В 8 ч. 15 минут приехал В. Бертенсон. Понос и рвота все учащались, но силы больного позволяли ему свободно вставать при каждой надобности. Ввиду того, что ни одно из выделений не сохранилось, доктор первое время не мог констатировать холеры, но сразу убедился в крайне серьезном и тяжком характере болезни. Прописав все необходимое в таких случаях, доктор немедленно счел нужным призвать своего брата, Льва Бернардовича Бертенсона. Положение становилось все страшнее. Выделения учащались и делались чрезвычайно обильными. Слабость так возрастала, что сам больной двигаться уже был не в состоянии, в особенности невыносима была рвота; во время ее и несколько мгновений спустя он приходил прямо в исступление и кричал во весь голос, ни разу не пожаловавшись на боль в брюшной полости, а только на невыносимо ужасное состояние в груди, причем, однажды обратившись ко мне, сказал: «Это, кажется, смерть, прощай, Модя!» Затем эти слова он повторял несколько раз. После каждого выделения он опускался на постель в состоянии полного изнеможения. Ни синевы, ни судорог, однако, еще не было.
В 11 часу приехал Лев Бертенсон с братом и после осмотра больного и его выделений определил холеру. Немедленно послали за фельдшером. Налицо нас с докторами было при больном восемь человек: три графа Литке, наш племянник, Давыдов, Назар Литров, фельдшер и я. В 12 часу Петр Ильич начал с криком жаловаться на судороги. Общими усилиями мы начали растирать его. Судороги, при полном сознании больного, проявлялись разом в разных частях тела, и больной просил растирать то ту, то другую часть тела. Голова и конечности начали резко синеть и совершенно похолодели. Незадолго до появления первых судорог Петр Ильич спросил меня: «не холера ли это?»; я, однако, скрыл от него правду. Когда же он услышал, как доктора отдавали приказание о предохранительных мерах против заражения, когда увидел нас, по настоянию докторов, облаченных в белые фартуки, то он воскликнул: «Так вот она, холера!» Больших подробностей об этом периоде болезни сказать трудно. Вплоть до 5 часов утра это была одна непрерывная борьба с судорогами и коченением, которые чем дальше, тем менее уступали энергическому трению и искусственному согреванию тела. Было несколько моментов, когда, казалось, смерть наступала, но вспрыскивание мускуса и клизмы из танина освежали больного.

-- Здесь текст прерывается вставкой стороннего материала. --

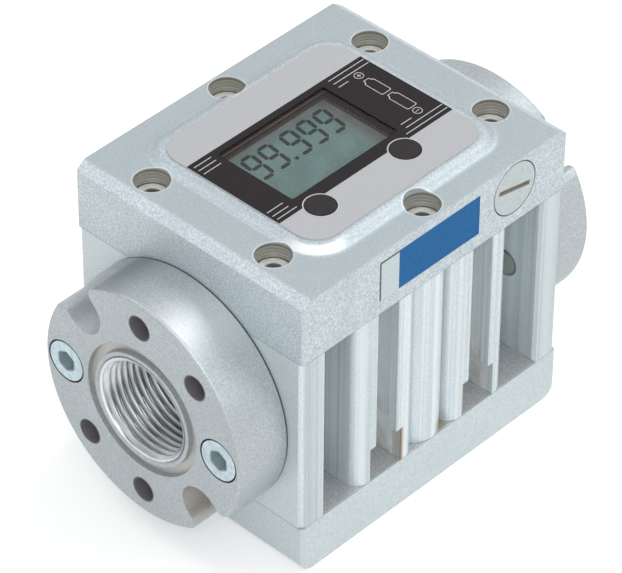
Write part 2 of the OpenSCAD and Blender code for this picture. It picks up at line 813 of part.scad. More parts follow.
// A point on the involute of the base circle, at the given unwinding angle in degrees
function involute(angle) = base_radius * [
    cos(angle) + angle * PI / 180 * sin(angle),
    sin(angle) - angle * PI / 180 * cos(angle)
];
flank_steps = 6;
function unwinding(radius) = sqrt(radius * radius / (base_radius * base_radius) - 1) * 180 / PI;
function involute_turn(radius) = unwinding(radius) - atan(unwinding(radius) * PI / 180);

// Half the angle that a tooth covers on the base circle
function tooth_half() =
    90 / gear_teeth + involute_turn(pitch_radius) - backlash / 4 / pitch_radius * 180 / PI;

// One flank of the tooth that points along +X: from the root up to the tip
function flank_points() = concat(
    [root_radius * [cos(tooth_half()), -sin(tooth_half())]],
    [for (i = [0 : flank_steps])
        let (p = involute(unwinding(tip_radius) * i / flank_steps), a = -tooth_half())
        [p.x * cos(a) - p.y * sin(a), p.x * sin(a) + p.y * cos(a)]]
);
function mirrored(points) = [for (i = [len(points) - 1 : -1 : 0]) [points[i].x, -points[i].y]];

module gear_outline() {
    tooth = concat(flank_points(), mirrored(flank_points()));
    circle(r = root_radius);
    for (i = [0 : gear_teeth - 1]) rotate(i * 360 / gear_teeth)
        polygon(concat([[0, 0]], tooth));
}

// A gear with its bore, its first tooth pointing along +X
module metering_gear() {
    difference() {
        linear_extrude(gear_height) gear_outline();
        translate([0, 0, -over]) cylinder(r = bush_radius, h = gear_height + 2 * over);
    }
}

// Both gears lie on the Y axis; a tooth of the front one points at a gap of the rear one
module metering_gear_front() {
    color([0.35, 0.36, 0.38])
    difference() {
        translate([0, -pitch_radius, gear_base]) rotate([0, 0, 90]) metering_gear();
        both_ends() translate([magnet_orbit, -pitch_radius, gear_base + gear_height])
            translate([0, 0, -magnet_height])
                cylinder(d = magnet_diameter, h = magnet_height + over, $fn = small_fn);
    }
}

module metering_gear_rear() {
    color([0.35, 0.36, 0.38]) translate([0, pitch_radius, gear_base])
        rotate([0, 0, -90 + 180 / gear_teeth]) metering_gear();
}

module gear_magnets() {
    color([0.6, 0.6, 0.62])
    both_ends() translate([magnet_orbit, -pitch_radius, gear_base + gear_height - magnet_height])
        cylinder(d = magnet_diameter, h = magnet_height, $fn = small_fn);
}

module gear_bush() {
    difference() {
        cylinder(r = bush_radius, h = gear_height);
        translate([0, 0, -over])
            cylinder(r = bush_bore_radius, h = gear_height + 2 * over, $fn = small_fn);
    }
}

module gear_bush_front() {
    color([0.6, 0.45, 0.25]) translate([0, -pitch_radius, gear_base]) gear_bush();
}

module gear_bush_rear() {
    color([0.6, 0.45, 0.25]) translate([0, pitch_radius, gear_base]) gear_bush();
}

module gear_pin() {
    translate([0, 0, body_base - pin_seat])
        cylinder(r = pin_radius, h = body_height + 2 * pin_seat, $fn = small_fn);
}

module gear_pin_front() {
    color([0.8, 0.8, 0.82]) translate([0, -pitch_radius, 0]) gear_pin();
}

module gear_pin_rear() {
    color([0.8, 0.8, 0.82]) translate([0, pitch_radius, 0]) gear_pin();
}

module display_overlay() {
    color([0.75, 0.75, 0.77])
    translate([0, 0, pad_top]) difference() {
        linear_extrude(overlay_thickness)
            rounded_rect(overlay_length, overlay_width, overlay_round);
        translate([window_x, window_y, -over]) linear_extrude(overlay_thickness + 2 * over)
            square([window_length, window_width], center = true);
        for (x = button_positions) translate([x, button_y, -over])
            cylinder(r = button_radius + button_gap, h = overlay_thickness + 2 * over);
    }
}

module display_window() {
    color([0.8, 0.9, 0.9, 0.3])
    translate([window_x, window_y, clear_base]) linear_extrude(clear_thickness)
        square([window_length + 2 * window_lap, window_width + 2 * window_lap], center = true);
}

// Moulded frame between the overlay and the display module
module display_frame() {
    color([0.12, 0.11, 0.11])
    difference() {
        translate([electronics_x, 0, frame_base]) linear_extrude(pad_top - frame_base)
            rounded_rect(board_length, board_width, electronics_round);
        translate([window_x, window_y, frame_base - over])
            linear_extrude(pad_top - frame_base + 2 * over)
                square([window_length, window_width], center = true);
        translate([window_x, window_y, clear_base]) linear_extrude(clear_thickness + over)
            square([window_length + 2 * (window_lap + seal_gap),
                window_width + 2 * (window_lap + seal_gap)], center = true);
        for (x = button_positions) translate([x, button_y, frame_base - over]) {
            cylinder(r = button_radius + button_gap, h = pad_top - frame_base + 2 * over);
            cylinder(r = collar_radius + 2 * button_gap,
                h = collar_top - frame_base + 2 * button_gap + over);
        }
    }
}

module lcd_module() {
    color([0.45, 0.52, 0.5])
    translate([window_x, window_y, board_top]) linear_extrude(module_height)
        square([window_length + 2 * window_lap, window_width + 2 * window_lap], center = true);
}

module circuit_board() {
    color([0.1, 0.35, 0.2])
    difference() {
        translate([electronics_x, 0, board_base]) linear_extrude(board_thickness)
            rounded_rect(board_length, board_width, electronics_round);
        for (place = board_post_places()) translate([place.x, place.y, board_base - over])
            cylinder(r = board_screw_diameter / 2 + fitting_gap,
                h = board_thickness + 2 * over, $fn = small_fn);
        for (i = [-1, 0, 1])
            translate([magnet_orbit + i * sensor_lead_pitch, -pitch_radius, board_base - over])
                cylinder(r = 2 * sensor_lead_radius, h = board_thickness + 2 * over,
                    $fn = small_fn);
    }
}

module board_screws() {
    color([0.8, 0.8, 0.8])
    for (place = board_post_places()) translate([place.x, place.y, board_top]) {
        cylinder(d = 2 * board_screw_diameter, h = board_head_height, $fn = small_fn);
        translate([0, 0, -board_screw_length])
            cylinder(d = board_screw_diameter, h = board_screw_length + board_head_height / 2,
                $fn = small_fn);
    }
}

// A small push switch standing on the circuit board
module push_switch() {
    translate([0, 0, board_top]) {
        linear_extrude(switch_case_height) square(switch_side, center = true);
        cylinder(d = plunger_diameter, h = switch_case_height + plunger_height, $fn = small_fn);
    }
}

module reset_switch() {
    color([0.2, 0.2, 0.2]) translate([reset_x, button_y, 0]) push_switch();
}

module calibration_switch() {
    color([0.2, 0.2, 0.2]) translate([calibration_x, button_y, 0]) push_switch();
}

module pulse_sensor() {
    color([0.15, 0.15, 0.16])
    translate([magnet_orbit, -pitch_radius, sensor_base]) {
        cylinder(r = sensor_radius, h = sensor_height, $fn = small_fn);
        for (i = [-1, 0, 1]) translate([i * sensor_lead_pitch, 0, 0])
            cylinder(r = sensor_lead_radius, h = board_top - sensor_base, $fn = 16);
    }
}

// A push button: its disc, its collar and the stem above the switch
module push_button() {
    translate([0, 0, collar_base]) {
        cylinder(r = button_radius, h = button_top - collar_base);
        cylinder(r = collar_radius, h = collar_height);
    }
    translate([0, 0, stem_base])
        cylinder(r = stem_radius, h = collar_base - stem_base + collar_height, $fn = small_fn);
}

module reset_button() {
    color([0.14, 0.12, 0.12]) translate([reset_x, button_y, 0]) push_button();
}

module calibration_button() {
    color([0.14, 0.12, 0.12]) translate([calibration_x, button_y, 0]) push_button();
}

// Places a shape drawn along +Z in the battery tube, starting at the given depth
module in_tube(y) {
    translate([battery_x, y, battery_z]) rotate([-90, 0, 0]) children();
}

// A round cell with its terminal towards +Z
module cell() {
    r = cell_diameter / 2;
    case_length = cell_length - cell_tip_height;
    rotate_extrude() polygon([
        [0, 0], [r - cell_bevel, 0], [r, cell_bevel], [r, case_length - cell_bevel],
        [r - cell_bevel, case_length], [cell_tip_radius, case_length],
        [cell_tip_radius, cell_length], [0, cell_length]
    ]);
}

module battery_front() {
    color([0.25, 0.3, 0.35]) in_tube(front_cell_y) cell();
}

module battery_rear() {
    color([0.25, 0.3, 0.35]) in_tube(rear_cell_y) cell();
}

module battery_contact() {
    color([0.8, 0.75, 0.6]) in_tube(contact_y)
        cylinder(r = tube_radius - cell_gap, h = contact_thickness, $fn = small_fn);
}

// Points of one ring of the spring's wire, a share t of the way along it
function spring_ring(t) =
    let (
        radius = spring_large_radius + (spring_small_radius - spring_large_radius) * t,
        turn = 360 * spring_turns * t,
        rise = spring_wire_radius + (contact_spring_length - 2 * spring_wire_radius) * t
    )
    [for (k = [0 : spring_sides - 1])
        let (
            a = 360 * k / spring_sides,
            out = radius + spring_wire_radius * cos(a)
        )
        [out * cos(turn), out * sin(turn), rise + spring_wire_radius * sin(a)]];

module contact_spring() {
    rings = spring_turns * spring_steps;
    points = [for (i = [0 : rings]) each spring_ring(i / rings)];
    sides = [
        for (i = [0 : rings - 1], k = [0 : spring_sides - 1])
            let (a = i * spring_sides + k, b = i * spring_sides + (k + 1) % spring_sides)
            [a, b, b + spring_sides, a + spring_sides]
    ];
    first = [for (k = [spring_sides - 1 : -1 : 0]) k];
    last = [for (k = [0 : spring_sides - 1]) rings * spring_sides + k];
    color([0.8, 0.78, 0.7]) in_tube(cap_end_y)
        polyhedron(points = points, faces = concat([first], sides, [last]));
}

module battery_cap() {
    color([0.78, 0.81, 0.81]) in_tube(-half_width)
        difference() {
            union() {
                cylinder(r = cap_radius, h = cap_head);
                cylinder(r = cap_thread_radius, h = cap_head + cap_thread_length);
            }
            rotate([0, 0, coin_slot_angle]) translate([0, 0, (coin_slot_depth - over) / 2])
                cube([coin_slot_length, coin_slot_width, coin_slot_depth + over],
                    center = true);
        }
}

module battery_cap_seal() {
    color([0.08, 0.08, 0.08]) in_tube(-half_width + cap_head)
        difference() {
            cylinder(r = cap_radius, h = cap_seal_thickness);
            translate([0, 0, -over]) cylinder(r = cap_thread_radius + 2 * cap_thread_clearance,
                h = cap_seal_thickness + 2 * over);
        }
}

module side_label() {
    color([0.16, 0.43, 0.68])
    translate([label_x - label_length / 2, -half_width - label_thickness,
            lid_top - label_drop - label_height / 2])
        cube([label_length, label_thickness, label_height]);
}

meter_body();
top_cover();
bottom_cover();
inlet_flange();
outlet_flange();
inlet_flange_screws();
outlet_flange_screws();
top_cover_screws();
bottom_cover_screws();
top_seal();
bottom_seal();
inlet_seal();
outlet_seal();
gear_pin_front();
gear_pin_rear();
metering_gear_front();
metering_gear_rear();
gear_bush_front();
gear_bush_rear();
gear_magnets();
display_overlay();
display_window();
display_frame();
lcd_module();
circuit_board();
board_screws();
reset_switch();
calibration_switch();
pulse_sensor();
reset_button();
calibration_button();
battery_front();
battery_rear();
battery_contact();
contact_spring();
battery_cap();
battery_cap_seal();
side_label();
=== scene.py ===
"""Looks of the digital flow meter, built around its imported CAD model.

Blender works in metres here, in the model's own frame: liquid flows along +X, the battery cap and
the side label face -Y, and the display looks up. Sizes in this file are millimetres.
"""
import math

import bmesh
import bpy
import numpy as np
from mathutils import Matrix, Vector


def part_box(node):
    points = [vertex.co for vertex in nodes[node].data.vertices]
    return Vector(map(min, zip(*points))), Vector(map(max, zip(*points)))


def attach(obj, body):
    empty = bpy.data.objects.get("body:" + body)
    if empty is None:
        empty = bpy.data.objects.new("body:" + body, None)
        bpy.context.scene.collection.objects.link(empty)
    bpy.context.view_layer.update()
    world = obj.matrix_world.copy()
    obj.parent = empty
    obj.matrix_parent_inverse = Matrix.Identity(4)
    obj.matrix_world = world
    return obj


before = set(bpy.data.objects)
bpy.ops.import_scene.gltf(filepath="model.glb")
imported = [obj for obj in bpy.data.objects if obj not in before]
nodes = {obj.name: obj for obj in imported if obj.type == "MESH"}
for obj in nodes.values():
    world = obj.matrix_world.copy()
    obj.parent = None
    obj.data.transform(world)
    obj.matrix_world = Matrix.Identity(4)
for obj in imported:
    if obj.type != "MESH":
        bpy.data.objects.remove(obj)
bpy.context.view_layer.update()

MM = 0.001

# Sizes that the model gives, in millimetres. The block's lengths and widths count from its
# middle, and its two slots on each side lie behind lips whose lower ends are cut away.
BODY_BASE, LID_BASE, LID_TOP = 17.0, 78.0, 100.0
BODY_END, BODY_FRONT = 54.0, 43.7
POCKET_END = 45.3
SLOT_X, SLOT_HALF = 19.5, 6.45
LIP_BACK, LIP_CUT_TOP = 40.7, 29.2
OVERLAY_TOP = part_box("display_overlay")[1].z / MM
GLASS_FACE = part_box("lcd_module")[1].z / MM
FLOW_Z = 47.5
FLANGE_FACE, FLANGE_BACK = 73.0, 54.0
BOLT_RADIUS, FLANGE_HOLE_RADIUS = 30.0, 3.8
CORNER_SCREW, MIDDLE_SCREW = (44.3, 23.35, 0.0), (0.0, 37.6, 0.0)
WELL_RADIUS, HEAD_HOLE_RADIUS = 5.35, 7.0
GROOVE_RADIUS, GROOVE_HALF, GROOVE_DEPTH = 19.85, 1.4, 2.0
NOTCH_REACH = 23.0
BUTTON_Y, BUTTON_XS = -19.6, {"reset_key": -21.7, "calibration_key": 12.6}
CAP_PLACE = (32.0, -43.7, 90.3)
CAP_RADIUS = 8.45
CAP_SLOT_ANGLE, CAP_SLOT_REACH, CAP_SLOT_HALF = 12.0, 6.65, 0.8
WINDOW = (-25.2, -12.3, 17.5, 16.5)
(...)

К 5 часам болезнь стала уступать, больной относительно успокоился, жалуясь только на подавленное состояние духа. До этого страшнее всего были минуты, когда он жаловался на боль около сердца и на отсутствие воздуха; тут же это прекратилось. Рвоты и испражнения потеряли свой страшный вид, но повторялись довольно часто. Судороги появлялись тогда, когда он старался делать какие-нибудь движения. Появилась жажда, причем он говорил, как в воображении питье представляется ему несравненно более отрадным, чем в действительности. Едва ему давали чайными ложками питье, как он с отвращением от него отворачивался, но через нисколько минут снова молил о том же.
Вообще же его смущало то, что проявления болезни вызывали столько беспокойства в окружающих. Среди самых сильных припадков он как бы извинялся за причиняемый труд, боялся, что некоторые подробности вызывают отвращение, и настолько сохранял сознание, что даже временами шутил. Так, он обратился к своему любимцу-племяннику со словами: «Я боюсь, что ты потеряешь ко мне всякое уважение после всех этих пакостей». Он все время уговаривал всех идти спать и благодарил за каждую малейшую услугу. Рано утром, как только можно было оставить уход за больным, В. Б. Бертенсон через меня устно дал знать полиции о случившемся.